Aux frontières du plan Colombie

 

février 2005

Par Hernando Calvo Ospina
Journaliste.
Auteur notamment de Rhum Bacardi. CIA, Cuba et mondialisation, EPO, Bruxelles, 2000.

 

Stratégie militaire américano-colombienne, le plan Colombie de lutte contre les guérillas n’a en rien permis de résoudre le conflit qui déchire ce pays. En revanche, il commence à affecter les nations voisines. Par sa politique d’ingérence extraterritoriale, il viole la souveraineté des Etats et frappe directement les populations de la région.

 

Selon un rapport de la Commission des Nations unies pour le commerce et le développement (Cnuced), le Panamá a été, durant le premier semestre de 2004, le pays qui a le plus bénéficié d’investissements étrangers directs (avec Singapour, la Belgique et le Luxembourg) (1). Ce document omet de préciser que c’est le capital colombien qui dynamise ainsi l’économie panaméenne. Tant pour l’entrepreneur Iván Ruiz que pour le directeur de la publication Capital financiero, Orlando Mendieta, ces investissements sont l’une des conséquences du plan Colombie (2). En effet, en raison de ce plan, la guerre interne qui déchire la Colombie s’est intensifiée, provoquant une fuite des capitaux. Les enquêtes officielles sont quasi inexistantes, mais les connaisseurs assurent que si du « capital légal » s’investit dans le pays, du capital d’un « genre très particulier » y pénètre en plus grande quantité.

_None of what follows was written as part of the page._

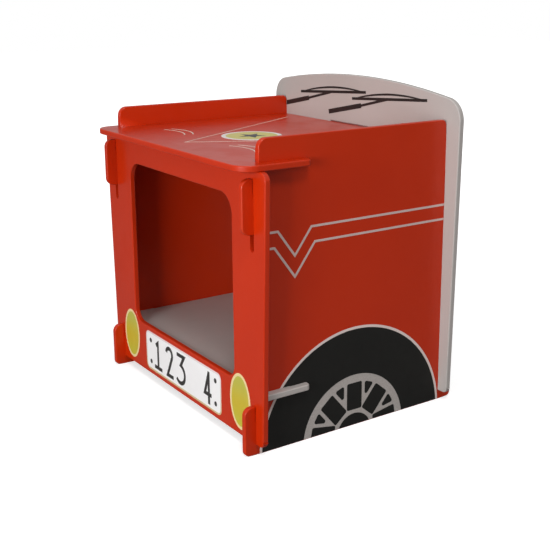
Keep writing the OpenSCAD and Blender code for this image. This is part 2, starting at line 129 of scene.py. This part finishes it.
# The sky is white to look at. As a light it is dimmer, and dimmest at the horizon
SKY_AT_HORIZON, SKY_OVERHEAD, SKY_LOOKED_AT = 0.14, 0.72, 1.0
sky = bpy.data.worlds.new("studio_sky")
bpy.context.scene.world = sky
sky.use_nodes = True
sky.node_tree.nodes.clear()
sky_seen = put(sky.node_tree, "ShaderNodeLightPath").outputs["Is Camera Ray"]
sky_way = put(sky.node_tree, "ShaderNodeTexCoord").outputs["Generated"]
sky_height = put(sky.node_tree, "ShaderNodeSeparateXYZ", {"Vector": sky_way}).outputs["Z"]
sky_dim = put(sky.node_tree, "ShaderNodeMapRange", {
    "Value": sky_height, "To Min": SKY_AT_HORIZON, "To Max": SKY_OVERHEAD})
sky_strength = put(sky.node_tree, "ShaderNodeMapRange", {
    "Value": sky_seen, "To Min": sky_dim.outputs["Result"], "To Max": SKY_LOOKED_AT})
sky_light = put(sky.node_tree, "ShaderNodeBackground",
                {"Color": (1.0, 1.0, 1.0, 1.0), "Strength": sky_strength.outputs["Result"]})
put(sky.node_tree, "ShaderNodeOutputWorld", {"Surface": sky_light.outputs["Background"]})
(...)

Filiales, en majorité, d’établissements américains et européens, les banques ferment les yeux. Doyen de l’Université spécialisée des Amériques (Ciudad de Panamá), M. Alexis Rodríguez soutient : « L’invasion militaire de 1989 s’est faite sous le prétexte de nettoyer l’économie des capitaux provenant du narcotrafic, mais il n’y a même pas eu d’enquête à ce propos. Washington ressortira le thème, si nécessaire, pour faire chanter un gouvernement qui s’opposerait à sa stratégie de domination continentale. » Et l’un des aspects de cette stratégie ­ dans laquelle le Panamá peut se retrouver piégé ­s’appelle plan Colombie.

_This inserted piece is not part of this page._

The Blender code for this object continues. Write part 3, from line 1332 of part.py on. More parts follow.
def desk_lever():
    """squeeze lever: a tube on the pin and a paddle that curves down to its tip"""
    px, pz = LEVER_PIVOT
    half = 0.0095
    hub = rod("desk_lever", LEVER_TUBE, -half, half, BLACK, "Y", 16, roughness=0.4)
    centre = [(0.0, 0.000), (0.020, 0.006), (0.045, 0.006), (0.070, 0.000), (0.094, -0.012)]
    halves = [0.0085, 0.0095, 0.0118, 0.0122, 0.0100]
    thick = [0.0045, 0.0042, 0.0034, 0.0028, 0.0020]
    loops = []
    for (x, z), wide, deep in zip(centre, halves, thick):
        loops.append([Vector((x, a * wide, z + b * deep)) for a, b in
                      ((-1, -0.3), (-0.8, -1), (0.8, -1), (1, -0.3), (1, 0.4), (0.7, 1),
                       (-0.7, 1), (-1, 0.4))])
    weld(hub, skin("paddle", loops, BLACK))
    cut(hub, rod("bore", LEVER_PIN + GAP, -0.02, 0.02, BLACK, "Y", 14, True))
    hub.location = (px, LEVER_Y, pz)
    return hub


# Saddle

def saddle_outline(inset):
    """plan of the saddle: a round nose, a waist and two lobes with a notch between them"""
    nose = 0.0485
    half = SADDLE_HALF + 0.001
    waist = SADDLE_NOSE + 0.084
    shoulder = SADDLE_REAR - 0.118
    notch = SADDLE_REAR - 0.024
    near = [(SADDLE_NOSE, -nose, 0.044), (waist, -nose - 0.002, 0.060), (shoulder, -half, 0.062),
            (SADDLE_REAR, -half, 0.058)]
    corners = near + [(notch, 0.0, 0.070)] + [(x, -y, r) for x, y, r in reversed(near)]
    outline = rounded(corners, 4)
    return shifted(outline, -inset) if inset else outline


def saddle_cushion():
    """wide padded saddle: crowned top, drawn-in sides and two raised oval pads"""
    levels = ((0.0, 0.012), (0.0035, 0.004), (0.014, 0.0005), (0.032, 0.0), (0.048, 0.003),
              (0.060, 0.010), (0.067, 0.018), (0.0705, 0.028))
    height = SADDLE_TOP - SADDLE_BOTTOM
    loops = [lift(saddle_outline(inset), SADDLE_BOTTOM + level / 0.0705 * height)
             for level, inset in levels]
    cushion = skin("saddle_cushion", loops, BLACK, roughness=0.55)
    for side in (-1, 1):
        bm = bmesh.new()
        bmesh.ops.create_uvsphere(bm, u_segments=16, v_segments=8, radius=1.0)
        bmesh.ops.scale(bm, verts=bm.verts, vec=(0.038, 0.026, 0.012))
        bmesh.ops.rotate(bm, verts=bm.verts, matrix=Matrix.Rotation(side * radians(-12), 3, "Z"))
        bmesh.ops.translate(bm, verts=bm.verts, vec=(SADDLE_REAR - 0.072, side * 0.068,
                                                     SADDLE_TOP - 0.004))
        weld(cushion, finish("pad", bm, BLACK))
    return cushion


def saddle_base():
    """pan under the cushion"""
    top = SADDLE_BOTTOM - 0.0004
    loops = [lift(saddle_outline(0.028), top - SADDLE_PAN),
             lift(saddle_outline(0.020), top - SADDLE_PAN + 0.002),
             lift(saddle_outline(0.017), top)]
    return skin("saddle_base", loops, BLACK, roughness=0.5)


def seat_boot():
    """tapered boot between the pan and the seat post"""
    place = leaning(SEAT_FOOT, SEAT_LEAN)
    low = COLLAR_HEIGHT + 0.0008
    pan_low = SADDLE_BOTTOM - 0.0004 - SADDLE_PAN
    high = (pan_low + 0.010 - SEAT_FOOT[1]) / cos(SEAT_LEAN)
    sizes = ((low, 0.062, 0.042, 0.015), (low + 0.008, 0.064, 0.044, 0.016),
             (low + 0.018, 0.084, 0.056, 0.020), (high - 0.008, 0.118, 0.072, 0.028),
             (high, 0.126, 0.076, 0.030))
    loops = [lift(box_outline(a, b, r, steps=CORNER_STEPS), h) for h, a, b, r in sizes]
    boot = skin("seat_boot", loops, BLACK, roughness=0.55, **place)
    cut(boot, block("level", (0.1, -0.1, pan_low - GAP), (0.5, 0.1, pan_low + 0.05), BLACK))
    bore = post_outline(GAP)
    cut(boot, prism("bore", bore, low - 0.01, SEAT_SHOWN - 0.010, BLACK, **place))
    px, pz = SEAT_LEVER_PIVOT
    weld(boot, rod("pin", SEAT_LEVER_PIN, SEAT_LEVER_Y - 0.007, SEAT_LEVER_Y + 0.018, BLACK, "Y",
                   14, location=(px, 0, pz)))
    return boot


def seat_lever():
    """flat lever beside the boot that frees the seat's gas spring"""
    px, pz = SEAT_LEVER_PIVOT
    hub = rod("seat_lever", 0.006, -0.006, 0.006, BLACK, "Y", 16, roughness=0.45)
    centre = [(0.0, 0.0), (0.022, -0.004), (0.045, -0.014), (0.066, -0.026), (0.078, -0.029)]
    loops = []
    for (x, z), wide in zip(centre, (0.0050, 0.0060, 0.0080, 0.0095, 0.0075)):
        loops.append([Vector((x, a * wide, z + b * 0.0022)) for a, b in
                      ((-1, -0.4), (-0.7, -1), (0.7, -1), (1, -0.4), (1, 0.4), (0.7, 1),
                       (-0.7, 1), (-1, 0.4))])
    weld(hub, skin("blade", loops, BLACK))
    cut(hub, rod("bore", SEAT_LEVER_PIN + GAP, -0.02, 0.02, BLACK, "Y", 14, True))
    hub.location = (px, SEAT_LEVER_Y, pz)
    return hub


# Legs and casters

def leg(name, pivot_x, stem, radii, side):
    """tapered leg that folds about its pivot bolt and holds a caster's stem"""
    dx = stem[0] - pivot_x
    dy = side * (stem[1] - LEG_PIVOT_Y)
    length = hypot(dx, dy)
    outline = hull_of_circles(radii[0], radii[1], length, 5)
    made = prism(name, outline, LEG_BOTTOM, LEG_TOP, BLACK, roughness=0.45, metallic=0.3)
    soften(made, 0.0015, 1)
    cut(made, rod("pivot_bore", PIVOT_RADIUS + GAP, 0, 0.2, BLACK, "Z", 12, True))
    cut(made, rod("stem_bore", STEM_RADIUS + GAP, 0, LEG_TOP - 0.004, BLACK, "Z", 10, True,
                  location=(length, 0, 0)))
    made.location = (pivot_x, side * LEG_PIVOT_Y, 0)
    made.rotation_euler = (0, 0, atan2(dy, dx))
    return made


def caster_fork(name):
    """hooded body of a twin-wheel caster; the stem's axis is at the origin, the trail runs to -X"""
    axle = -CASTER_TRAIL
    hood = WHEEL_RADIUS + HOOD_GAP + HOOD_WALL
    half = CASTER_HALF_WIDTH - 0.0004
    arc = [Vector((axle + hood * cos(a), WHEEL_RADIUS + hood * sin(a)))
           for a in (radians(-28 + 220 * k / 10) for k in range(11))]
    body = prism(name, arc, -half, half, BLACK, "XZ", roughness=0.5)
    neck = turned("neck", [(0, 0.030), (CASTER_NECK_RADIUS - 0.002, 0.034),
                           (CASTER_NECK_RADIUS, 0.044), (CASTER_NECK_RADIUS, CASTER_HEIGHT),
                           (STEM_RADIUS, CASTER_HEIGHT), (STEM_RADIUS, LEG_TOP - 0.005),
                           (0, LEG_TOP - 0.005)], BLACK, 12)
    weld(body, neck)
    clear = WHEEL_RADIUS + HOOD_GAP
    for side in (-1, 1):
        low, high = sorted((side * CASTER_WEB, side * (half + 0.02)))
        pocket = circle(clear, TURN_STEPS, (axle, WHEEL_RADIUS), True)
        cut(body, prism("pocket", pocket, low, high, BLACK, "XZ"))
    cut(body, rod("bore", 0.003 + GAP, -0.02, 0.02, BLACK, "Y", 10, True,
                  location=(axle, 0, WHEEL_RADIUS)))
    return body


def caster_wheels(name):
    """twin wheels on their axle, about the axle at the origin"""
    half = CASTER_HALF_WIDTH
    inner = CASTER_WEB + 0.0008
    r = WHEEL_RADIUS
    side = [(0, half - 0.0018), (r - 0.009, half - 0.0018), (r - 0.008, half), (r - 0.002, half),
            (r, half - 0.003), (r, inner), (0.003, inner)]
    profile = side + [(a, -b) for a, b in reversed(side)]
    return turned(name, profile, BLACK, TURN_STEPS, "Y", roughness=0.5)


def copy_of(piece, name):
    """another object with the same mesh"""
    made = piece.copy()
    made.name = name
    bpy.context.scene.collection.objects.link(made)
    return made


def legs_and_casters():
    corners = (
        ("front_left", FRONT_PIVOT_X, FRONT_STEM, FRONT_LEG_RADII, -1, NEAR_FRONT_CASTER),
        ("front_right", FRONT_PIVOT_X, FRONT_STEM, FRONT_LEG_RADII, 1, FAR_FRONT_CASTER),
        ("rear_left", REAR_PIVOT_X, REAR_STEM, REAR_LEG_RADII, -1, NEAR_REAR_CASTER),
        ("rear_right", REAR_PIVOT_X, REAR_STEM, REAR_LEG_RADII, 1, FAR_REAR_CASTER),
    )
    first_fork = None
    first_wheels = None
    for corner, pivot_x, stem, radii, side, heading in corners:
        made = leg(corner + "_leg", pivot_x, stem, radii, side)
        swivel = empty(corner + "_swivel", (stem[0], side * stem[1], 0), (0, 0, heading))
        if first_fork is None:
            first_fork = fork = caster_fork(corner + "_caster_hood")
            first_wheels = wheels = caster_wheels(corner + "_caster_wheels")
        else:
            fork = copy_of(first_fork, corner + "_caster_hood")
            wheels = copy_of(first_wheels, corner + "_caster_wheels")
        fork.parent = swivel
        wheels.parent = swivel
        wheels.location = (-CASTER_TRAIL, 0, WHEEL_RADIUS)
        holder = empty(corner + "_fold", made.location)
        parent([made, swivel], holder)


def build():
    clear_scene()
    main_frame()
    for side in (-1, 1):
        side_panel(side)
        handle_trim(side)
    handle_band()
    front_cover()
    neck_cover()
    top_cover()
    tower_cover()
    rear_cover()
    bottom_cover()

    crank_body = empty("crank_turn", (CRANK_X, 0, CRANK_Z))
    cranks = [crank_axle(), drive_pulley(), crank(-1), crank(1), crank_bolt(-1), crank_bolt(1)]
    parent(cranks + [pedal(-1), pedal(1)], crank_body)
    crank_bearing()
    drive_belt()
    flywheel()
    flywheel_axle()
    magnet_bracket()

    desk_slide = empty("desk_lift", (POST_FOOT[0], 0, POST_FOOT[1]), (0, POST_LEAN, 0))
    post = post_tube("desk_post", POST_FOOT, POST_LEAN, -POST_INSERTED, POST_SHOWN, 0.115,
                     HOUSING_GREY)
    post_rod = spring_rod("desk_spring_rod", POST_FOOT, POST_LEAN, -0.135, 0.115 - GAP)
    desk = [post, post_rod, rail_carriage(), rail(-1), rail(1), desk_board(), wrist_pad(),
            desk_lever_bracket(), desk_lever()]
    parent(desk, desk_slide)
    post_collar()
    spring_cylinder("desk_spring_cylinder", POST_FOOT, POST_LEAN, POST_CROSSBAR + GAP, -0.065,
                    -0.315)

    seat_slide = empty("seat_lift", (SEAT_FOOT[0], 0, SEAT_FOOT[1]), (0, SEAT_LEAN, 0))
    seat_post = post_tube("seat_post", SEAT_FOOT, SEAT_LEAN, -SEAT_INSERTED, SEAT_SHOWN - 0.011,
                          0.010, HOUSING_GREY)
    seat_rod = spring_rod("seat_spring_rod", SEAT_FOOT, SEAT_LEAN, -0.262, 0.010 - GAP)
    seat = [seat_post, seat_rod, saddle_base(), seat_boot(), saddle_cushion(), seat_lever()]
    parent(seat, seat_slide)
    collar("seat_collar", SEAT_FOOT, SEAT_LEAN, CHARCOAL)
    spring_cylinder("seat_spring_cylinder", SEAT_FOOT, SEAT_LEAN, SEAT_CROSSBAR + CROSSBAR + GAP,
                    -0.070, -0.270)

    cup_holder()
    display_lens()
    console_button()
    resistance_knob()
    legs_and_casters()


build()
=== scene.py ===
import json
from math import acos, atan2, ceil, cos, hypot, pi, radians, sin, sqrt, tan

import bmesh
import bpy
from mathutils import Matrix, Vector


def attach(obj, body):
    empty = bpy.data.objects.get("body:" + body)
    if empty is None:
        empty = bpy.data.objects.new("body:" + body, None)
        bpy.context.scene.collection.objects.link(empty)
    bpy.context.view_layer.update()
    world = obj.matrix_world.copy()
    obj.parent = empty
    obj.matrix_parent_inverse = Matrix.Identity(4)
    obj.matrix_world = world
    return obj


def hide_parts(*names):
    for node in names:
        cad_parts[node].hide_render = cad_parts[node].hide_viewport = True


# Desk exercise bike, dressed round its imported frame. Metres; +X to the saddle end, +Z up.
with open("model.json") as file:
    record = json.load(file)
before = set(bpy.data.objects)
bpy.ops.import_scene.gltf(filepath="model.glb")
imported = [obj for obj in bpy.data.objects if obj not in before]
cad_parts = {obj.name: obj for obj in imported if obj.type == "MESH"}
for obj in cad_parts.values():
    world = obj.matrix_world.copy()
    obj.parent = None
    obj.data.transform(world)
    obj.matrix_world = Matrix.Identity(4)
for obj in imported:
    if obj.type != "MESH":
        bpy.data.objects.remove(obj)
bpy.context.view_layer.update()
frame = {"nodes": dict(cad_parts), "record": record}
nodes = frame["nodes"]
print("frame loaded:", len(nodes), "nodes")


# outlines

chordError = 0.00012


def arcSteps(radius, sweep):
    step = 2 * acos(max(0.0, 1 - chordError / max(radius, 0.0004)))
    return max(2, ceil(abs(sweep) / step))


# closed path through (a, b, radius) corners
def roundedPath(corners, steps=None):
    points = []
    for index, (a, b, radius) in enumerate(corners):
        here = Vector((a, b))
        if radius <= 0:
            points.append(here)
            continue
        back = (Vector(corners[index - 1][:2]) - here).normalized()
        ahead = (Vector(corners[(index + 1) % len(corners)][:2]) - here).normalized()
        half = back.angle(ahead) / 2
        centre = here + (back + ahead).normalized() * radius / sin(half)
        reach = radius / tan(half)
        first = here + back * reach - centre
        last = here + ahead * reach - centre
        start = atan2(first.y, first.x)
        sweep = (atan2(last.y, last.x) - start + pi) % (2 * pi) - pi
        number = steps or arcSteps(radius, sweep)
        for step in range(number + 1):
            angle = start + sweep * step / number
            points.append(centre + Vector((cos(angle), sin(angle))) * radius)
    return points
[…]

Non loin des quartiers luxueux de la capitale, à Curundú, où la pauvreté règne, on n’a jamais vu d’investissements colombiens. Seuls arrivent depuis un demi-siècle des Colombiens déplacés. Comme, ces dernières années, leur nombre a considérablement augmenté, de nombreux Panaméens ont le sentiment que les nouveaux venus leur volent les quelques emplois existants, qu’ils les « envahissent » avec leur drogue, leur violence et leur misère.

Il est incontestable que des Colombiens ont été impliqués dans des actes criminels, que l’offre de drogue a augmenté et que, acceptant de travailler au noir, ils ont parfois pris la place de Panaméens sur le marché du travail. Il est tout aussi vrai que les effets négatifs de cette migration sont exagérés, pour occulter l’incapacité de l’Etat à résoudre les problèmes sociaux, source de diverses formes de délinquance. Dans ce pays de 2,8 millions d’habitants, 35 % de la population active sont au chômage (3). Une situation qui n’est pas née, en 2000, avec le plan Colombie...

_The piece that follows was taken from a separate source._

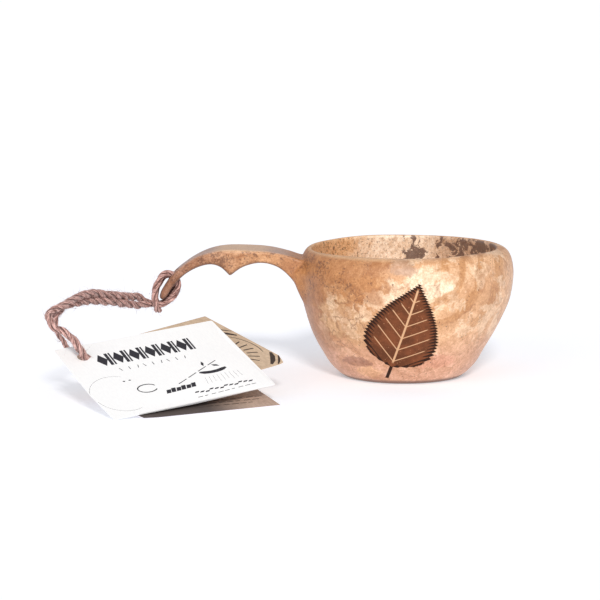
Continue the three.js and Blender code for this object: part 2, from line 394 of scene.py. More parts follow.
def hitch_points():
    """The near half of the hitch, and the far half, which is drawn a little tighter round the tip."""
    far = []
    for (x, y, z), share in zip(HALF_HITCH, FAR_HITCH_DRAWN_IN):
        far.append((x + share * (HITCH_MIDDLE[0] - x), -y, z + share * (HITCH_MIDDLE[1] - z)))
    return HALF_HITCH + [HITCH_BOTTOM] + far[::-1]


def twine_path():
    """The whole closed loop of twine, evenly spaced, and where the cuts between its pieces fall."""
    around = hitch_points() + UPPER_RUN + UPPER_REACH + TAG_LOOP + LOWER_REACH[::-1] + LOWER_RUN[::-1]
    path = curve_through(around, TWINE_STEP, closed=True)
    middles = [UPPER_RUN[2], UPPER_REACH[2], LOWER_REACH[2], LOWER_RUN[2]]
    cuts = [int(np.argmin(np.linalg.norm(path - middle, axis=1))) for middle in middles]
    return path[:-1], cuts


def carried_frames(path):
    """Two directions square to the closed path at every point, turned so that the end meets the start."""
    tangents = np.roll(path, -1, axis=0) - np.roll(path, 1, axis=0)
    tangents /= np.linalg.norm(tangents, axis=1)[:, None]
    side = np.cross(tangents[0], (0, 0, 1))
    sides = []
    for tangent in [*tangents, tangents[0]]:
        side = side - tangent * (side @ tangent)
        side = side / np.linalg.norm(side)
        sides.append(side)
    first, last = sides[0], sides.pop()
    gap = math.atan2(np.cross(last, first) @ tangents[0], last @ first)
    return tangents, np.array(sides), gap


def twist_angles(path, gap):
    """The angle of the first ply at each point, with a whole number of turns round the loop."""
    total = len(path) * TWINE_STEP
    turns = round(total / TWIST_PITCH)
    return np.linspace(0, turns * 2 * math.pi + gap, len(path), endpoint=False)


def twine_radii(path):
    """Thinner in the hitch, at the far bend and by the tags, with a lump at the foot of the hitch."""
    x, y, z = path.T
    radii = HITCH_RADIUS + (TWINE_RADIUS - HITCH_RADIUS) * smooth_step(-119, -125, x)
    radii = radii - FAR_BEND_THINNER * smooth_step(-146, -156, x)
    radii = radii - BY_TAGS_THINNER * smooth_step(24, 14, z)
    radii = radii - BEHIND_TAGS_THINNER * smooth_step(-78, -70, y) * smooth_step(37, 31, z)
    from_foot = np.linalg.norm(path - HITCH_BOTTOM, axis=1)
    return radii + FOOT_LUMP * np.exp(-((from_foot / FOOT_LUMP_REACH) ** 2))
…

La guérilla colombienne a toujours pénétré dans son « sanctuaire » du Panamá pour se reposer et se ravitailler, « sans affecter les activités de la région ni les habitants. Parfois, ils [les guérilleros] surgissaient, fuyant l’armée, mais retournaient toujours en Colombie (4). » Cette approche a été confirmée par M. Oswaldo Fernández, alors directeur de la police nationale, le 29 septembre 2000 sur le plateau de l’émission « Enfoque » de la chaîne télévisée Canal 4.

Lorsque, à la fin des années 1980, dans les zones bananières, les paramilitaires, avec la complicité des forces de sécurité, se sont mis à massacrer les civils, considérés comme des alliés de la guérilla, la population s’est réfugiée au Panamá. Quand le plan Colombie fut adopté, les paramilitaires contrôlaient la zone frontière dans sa quasi-totalité et l’utilisaient également pour exporter cocaïne et héroïne vers les Etats-Unis.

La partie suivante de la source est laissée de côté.